Miriam Wilson of Chaska and a student at Mayer Lutheran High School, traveled to Phoenix, Ariz., the week of May 12 to attend the 2013 Intel International Science and Engineering Fair (Intel ISEF). She attended the fair as a Student Observer, participating in a caucus during judging and volunteering during outreach day.
During the week, Wilson heard from Nobel Prize Laureates including Douglas Osheroff, Laureate in Physics 1996, Adam Steltzner, NASA engineer at the Jet Propulsion Labratory and head of the team that landed Curiousity on Mars, and the futurist at Intel, Brian David Johnson. Wilson traveled to Arizona with seven other high school students from the Minnesota South Central/Southwest Regional Science Fair.
She was awarded the opportunity to participate at her local affiliated science fair in Mankato in February based upon her project “Assessing the Feasibility of Printing Custom Bones.” Wilson worked on her research at Mayer Lutheran under the supervision of LHS science teacher Gary Loontjer.

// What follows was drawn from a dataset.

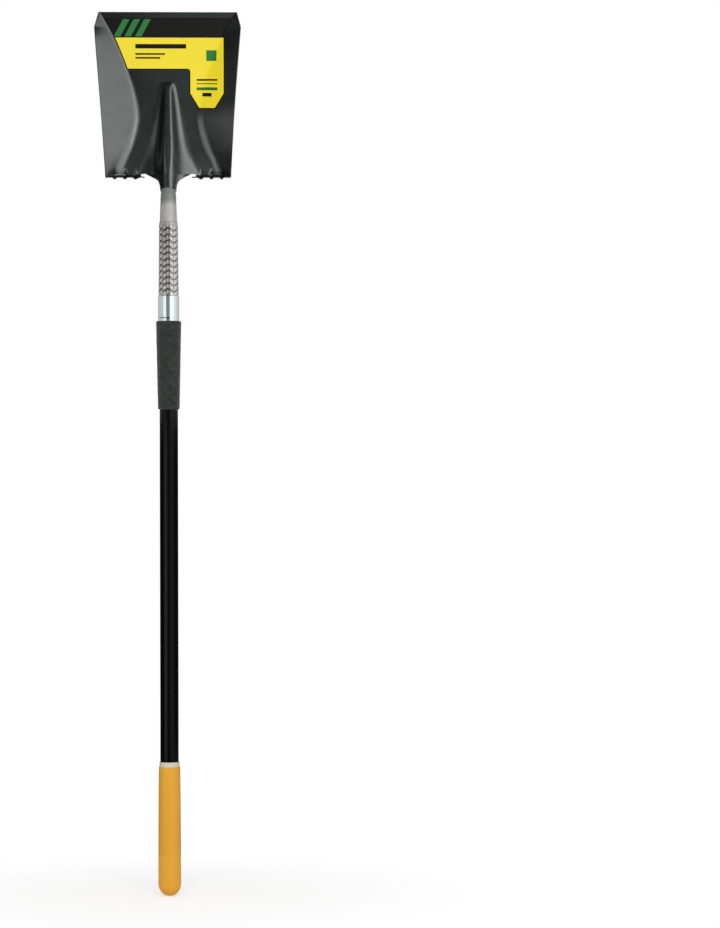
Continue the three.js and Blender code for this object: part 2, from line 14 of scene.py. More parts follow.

Each year, approximately 7 million high school students around the globe develop original research projects and present their work at local science competitions with the hope of making it to the Intel ISEF, a program of Society for Science & the Public.
The Intel ISEF, the world’s largest international pre-college science competition, where only the best and brightest — 1,600 winners of local, regional, state, and national competitions — are invited to participate in this week-long celebration of science, technology, engineering, and math. At the event, these young innovators, students from over 70 countries, regions, and territories, share ideas, showcase cutting-edge research, and compete for more than USD 4 million in awards and scholarships.
“I had a great time making new friends and learning a lot from students from around the world,” Wilson said. “Meeting Douglas Osheroff (Laureate in Physics 1996) was amazing! This is definitely an experience I will never forget.”
“Miriam is one of three students who took part in an independent research project this year,” Loontjer added. “Her project involving the possibility of growing custom-made bones has great potential for future improvements in medical care. Her hard work paid off and will continue to motivate her as she heads to Iowa State this fall to study engineering.”
“STEM (Science Technology Engineering Math) is a major part of our curriculum,” said Joel Landskroener, LHS’ Executive Director. “We are graduating more engineering students than ever and have witnessed kids’ interest in science and math increase. Mr. Loontjer and his group of talented students are doing great things.”